Prodigy Corp takes full control of the crash site. Wendy and Joe are airlifted to Neverland along with the samples, including the slain xenomorph.
Playing Favorites
Kavalaier observes the arrival of the samples like a child on Christmas morning, right down to his million dollar striped pajamas. He trades barbs with Dame Slyvia and her husband as they assess the damage to an unconscious Wendy. Kavalier invites confrontation. He knows he's Teflon and they're anything but. They know it. He knows they know it. He decides to take a victory lap in the lab, but when he waltzes right up to one of the eggs, Kirsh ushers him back to the door. They agree that only synthetics should have access to the space. Not that we've seen androids fare much better when it comes to outbreaks.

Creepy manservant Atom Eins confronts Smee and Slightly in the plush conversation pitt, informing them he can (and does) observe everything they do because their eyeballs are video cameras. He's particularly curious about their interaction with Morrow and what he'd said to Slightly when he was strangling him.
"When is a machine not a machine?"
Smee timidly asks the man if they need to be worried about Morrow coming after them in the night. Ein reminds them they're in a secure facility in the middle of an ocean, which only serves to remind us all kinds of carnage is about to go down and the outside world will never know. He finally retreats to whatever Renfield cellar he inhabits in his off-time, leaving Smee and Slightly to cuddle together for support.
Curly visits Kavalier in his office and we're quickly reminded that, despite her poise during the field trip, this is still a young girl. She wants to assert herself as the trillionaire's new favorite like an upstart high school freshman trying to insinuate herself into the conversation as potential lead in the spring production of South Pacific. She insists she's not like the other girls. Kavalier encourages the hybrid's overture, promising to send her some reading material in advance of a promised "play" date. Given the power dynamics and Curly's age, I think you'll agree this is easily the most disturbing scene in an episode rife with entrails, mucus, and sphincters.

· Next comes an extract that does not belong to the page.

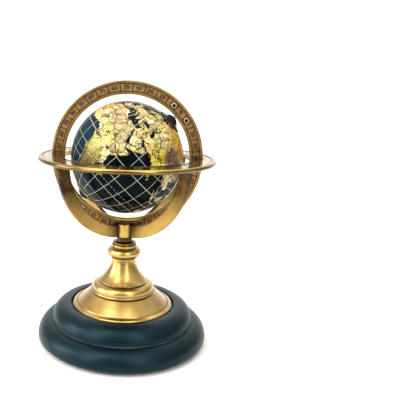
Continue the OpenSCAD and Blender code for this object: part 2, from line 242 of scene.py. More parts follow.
def brass(name, kind, tone, rough, scale=None, dull=0.0, shade=(), hollow=0.0045,
          brush=0.12, lacquer=0.15):
    """Old brass. tone scales its colours, scale is what sunk_scale takes last, dull roughens that
    band, shade is the runs of painted shade that darkened takes last, and hollow is how far the
    painted shade in corners, speckled with dirt, reaches."""
    m = Mat(name)
    p, r, h = radius_about(m, kind)
    lines = m.combine(r, 0.0, h)
    wide = m.noise(p, 38.0, 4.0, 0.6)
    fine = m.noise(lines, 2600.0, 3.0, 0.65)
    mid = m.noise(lines, 700.0, 2.0, 0.5)
    streak = m.add(m.mul(fine, 0.6), m.mul(mid, 0.4))

    def toned(*colour):
        return tuple(c * tone for c in colour)

    base = m.ramp(wide, [(0.25, toned(0.33, 0.190, 0.030)), (0.5, toned(0.53, 0.330, 0.060)),
                         (0.75, toned(0.74, 0.500, 0.120))])
    patina = m.noise(p, 95.0, 5.0, 0.68)
    cover = m.mul(m.ramp(patina, [(0.46, (0, 0, 0)), (0.66, (1, 1, 1))]), 0.34)
    base = m.mix(cover, base, toned(0.17, 0.095, 0.035))
    base = m.mix(m.mul(streak, 0.30), base, toned(0.82, 0.60, 0.24))
    base = m.mix(m.grey(fine, 0.0, 0.22), base, (0.16, 0.085, 0.025))
    base = m.mix(m.grey(mid, 0.0, brush), base, (0.19, 0.085, 0.020))
    rough_value = m.grey(streak, rough - 0.07, rough + 0.10)
    if scale:
        base, mask = sunk_scale(m, kind, base, p, r, h, *scale)
        rough_value = m.add(rough_value, m.mul(mask, dull))
    if shade:
        base = darkened(m, base, p, r, patina, shade)
    spots = m.noise(p, 160.0, 3.0, 0.6)
    # Painted shade in corners and grooves, broken up by dirt spots; it also roughens them.
    dirt_and_shade = m.mul(m.cavity(hollow, 0.30, 1.0), m.grey(spots, 0.65, 1.0), clamp=True)
    base = m.mix(dirt_and_shade, base, (0.055, 0.024, 0.008))
    m.surface(base, m.add(rough_value, m.mul(dirt_and_shade, 0.2)), Metallic=1.0, Anisotropic=0.35,
              Coat_Weight=lacquer, Coat_Roughness=0.22)
    m.bump(m.add(m.mul(streak, 0.5), m.mul(spots, 0.25)), 0.10, 0.00025)
    return m.m


def dark_bronze(name):
    m = Mat(name)
    p = m.coords()
    wide = m.noise(p, 120.0, 4.0, 0.6)
    base = m.ramp(wide, [(0.3, (0.010, 0.011, 0.010)), (0.6, (0.030, 0.034, 0.028)),
                         (0.85, (0.085, 0.090, 0.065))])
    m.surface(base, m.grey(wide, 0.16, 0.34), Metallic=0.85)
    m.bump(m.noise(p, 900.0, 2.0), 0.08, 0.0002)
    return m.m


def steel(name):
    m = Mat(name)
    p = m.coords()
    n = m.noise(p, 500.0, 3.0)
    base = m.ramp(n, [(0.3, (0.36, 0.33, 0.28)), (0.7, (0.66, 0.62, 0.54))])
    m.surface(base, m.grey(n, 0.22, 0.38), Metallic=1.0)
    m.bump(m.noise(p, 2500.0, 2.0), 0.08, 0.0002)
    return m.m


def screw_metal(name):
    """Bright rounded heads with painted shade in the socket and a dark outline, by distance from each
    screw's axis.
    """
    m = Mat(name)
    p = m.coords()
    x, y, z = m.xyz(p)
    nearest = None
    for angle in SCREW_ANGLES:
        dx = m.sub(x, MERIDIAN_MID * math.cos(math.radians(angle)))
        dz = m.sub(z, CENTRE.z + MERIDIAN_MID * math.sin(math.radians(angle)))
        d = m.hypot(dx, dz)
        nearest = d if nearest is None else m.math("MINIMUM", nearest, d)
    n = m.noise(p, 700.0, 3.0)
    base = m.ramp(n, [(0.3, (0.42, 0.31, 0.19)), (0.7, (0.74, 0.60, 0.44))])
    # Painted shade fills the socket; the outline is the dark joint round each head.
    socket = m.band(nearest, 0.0, SCREW_SOCKET, 0.0002)
    rim = m.band(nearest, SCREW_HEAD, 0.00050, 0.0002)
    base = m.mix(m.math("MAXIMUM", socket, rim), base, (0.018, 0.008, 0.006))
    m.surface(base, m.grey(n, 0.30, 0.44), Metallic=0.8)
    m.bump(m.noise(p, 2500.0, 2.0), 0.08, 0.0002)
    return m.m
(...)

Meanwhile, Morrow navigates New Siam, calling in to Yutani. It's an old code, but it checks out. As a reminder, unbeknownst to him, he's been off-world for sixty-some years, so he's surprised to find a new Yutani in charge. This is the granddaughter of the woman who gave him his marching orders. She expresses interest in getting her samples back. Refusing to come in, Morrow insists he'll retrieve them himself. He likely suspects anything less would result in his retirement to the scrap heap.
Later, we find out the device Morrow planted on Slightly's neck allows him to communicate with the hybrid from all the way in Prodigy City. He reminds Slightly what he'd said about everyone needing a friend. So, that's creepy. Given the kid's history with keeping secrets, this should go swimmingly.
Kirsh and his hybrid assistants break out their scalpels and go to town. They excise a facehugger from one of the eggs and start exploring. There's the acid sac. There's … I guess we're calling that a larva? Kirsh opts to drop that into a tank where they've been storing one of Joe's lungs to keep it pumping while he's being kept alive elsewhere. That's odd. Seems like they have plenty of other tubes and vats around that they wouldn't need to double up like that.
Oh. Oh.
Wendy stirs from her sleep and wanders out into the hallway, seemingly drawn to the lab where Kirsh has been working. Her head throbs as she gets closer to the eggs. She collapses to the floor, twitching, as the alien larva wriggles between the lobes of Joe's disembodied lung.